Apa yang harus dipersiapkan untuk murid2, ya?
Ada pemandu wisatanya?
mau nanya nih kak, sebenernya kalo ngga pake SIMAKSI bisa masuk ngga sih?
kaka, saya salah satu anggota dari pecinta alam SMAN 21 jakarta. saya pengen nanya dong, kalo mau nanem pohon bakau nyari bibitnya dimana ya?? trus harus ada izin ga??
kalo di kepulauan seribu, ada ga pulau yang jadi tempat konservasi hutan manggrove??
seneng nya liburan yang lagiu liburan ….
wah itu bukan sonneratia caesolaris eh tp kg terlihat juga sih merahnya, s. alba sih klo dilihat..salam mangrove,
sebenarnya petugas hanya menjalankan tugas..untuk menjaga kawasan agar tetap lestari juga perlu biaya yang tidak sedikit..pungutan untuk kamera memang ada diatur di peraturan perundangan….
apa salahnya membayar kalau uang yang kita keluarkan dari saku kita toh juga akan dikembalikan untuk pelestarian kawasan???
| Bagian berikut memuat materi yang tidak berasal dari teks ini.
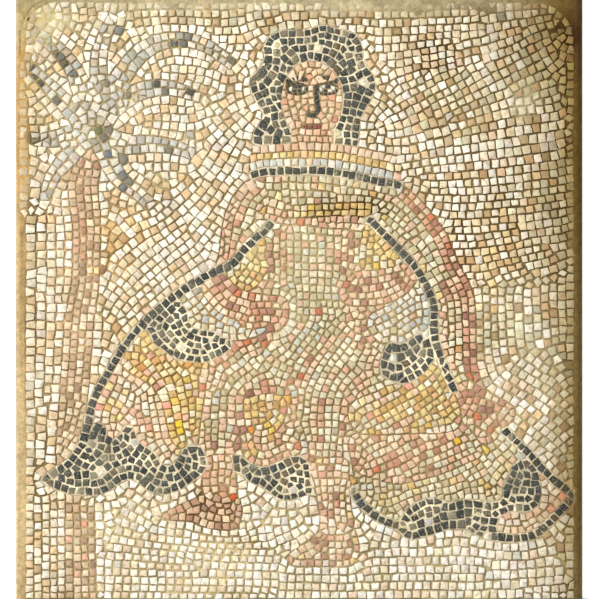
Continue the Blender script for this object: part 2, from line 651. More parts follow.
SLOT_HEAPS = {
    "dark_stone": "dark", "yellow_stone": "yellow", "pink_stone": "pink", "grey_stone": "grey",
    "beige_stone": "beige", "ground_stone": "ground", "palm_stone": "palm", "trunk_stone": "trunk",
    "skin_stone": "skin", "white_stone": "white",
}
heap_names = list(HEAPS)
print(len(HEAPS), "heaps,", sum(len(heap) for heap in HEAPS.values()), "kinds of stone")

# %% [markdown]
# ## Folds, shades and single stones
# A mosaicist draws in stone. A fold is a line of pink stones through a beige dress, a shaded corner has browner ground,
# and now and then one bright stone turns up in a row. Lines, zones and single spots are given as places on the cartoon
# sheet, and each line or zone takes most of its stones from a second heap.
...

Masih mending pungutan hanya segitu..kalau kita traveling ke tempat yang berjarak jauh, biaya yang akan kita keluarkan pasti juga akan besar kan?mau ngga mau akan keluar biaya untuk kendaraan darat,laut ataupun udara..apakah kita keberatan untuk membayar jasa ini?..
ckckck….
yah, tapi kan kalo emang harus bayar, seharusnya ada pemberitahuan tentang retribusi tertulis. kalo gak begitu, mana tau masuk kemana itu duit. lagi juga, petugas disitu juga pasti kan di bayar, kalo kurang yah mbok cari pekerjaan lain tapi jangan sampe merugikan pengunjung yang berujung merusak nama baik tempat konservasi tersebut akibat oknum tdk bertanggungjawab.
[apa salahnya membayar kalau uang yang kita keluarkan dari saku kita toh juga akan dikembalikan untuk pelestarian kawasan???
Masih mending pungutan hanya segitu..kalau kita traveling ke tempat yang berjarak jauh, biaya yang akan kita keluarkan pasti juga akan besar kan?mau ngga mau akan keluar biaya untuk kendaraan darat,laut ataupun udara..apakah kita keberatan untuk membayar jasa ini?..
ckckck….
Trie Wien’s — 7 December 2011 12:03:23]
kalau memang untuk pelestarian yah memang harus ada retribusi tertulis supaya nggak malah dibeliin rokok buat petugasnya.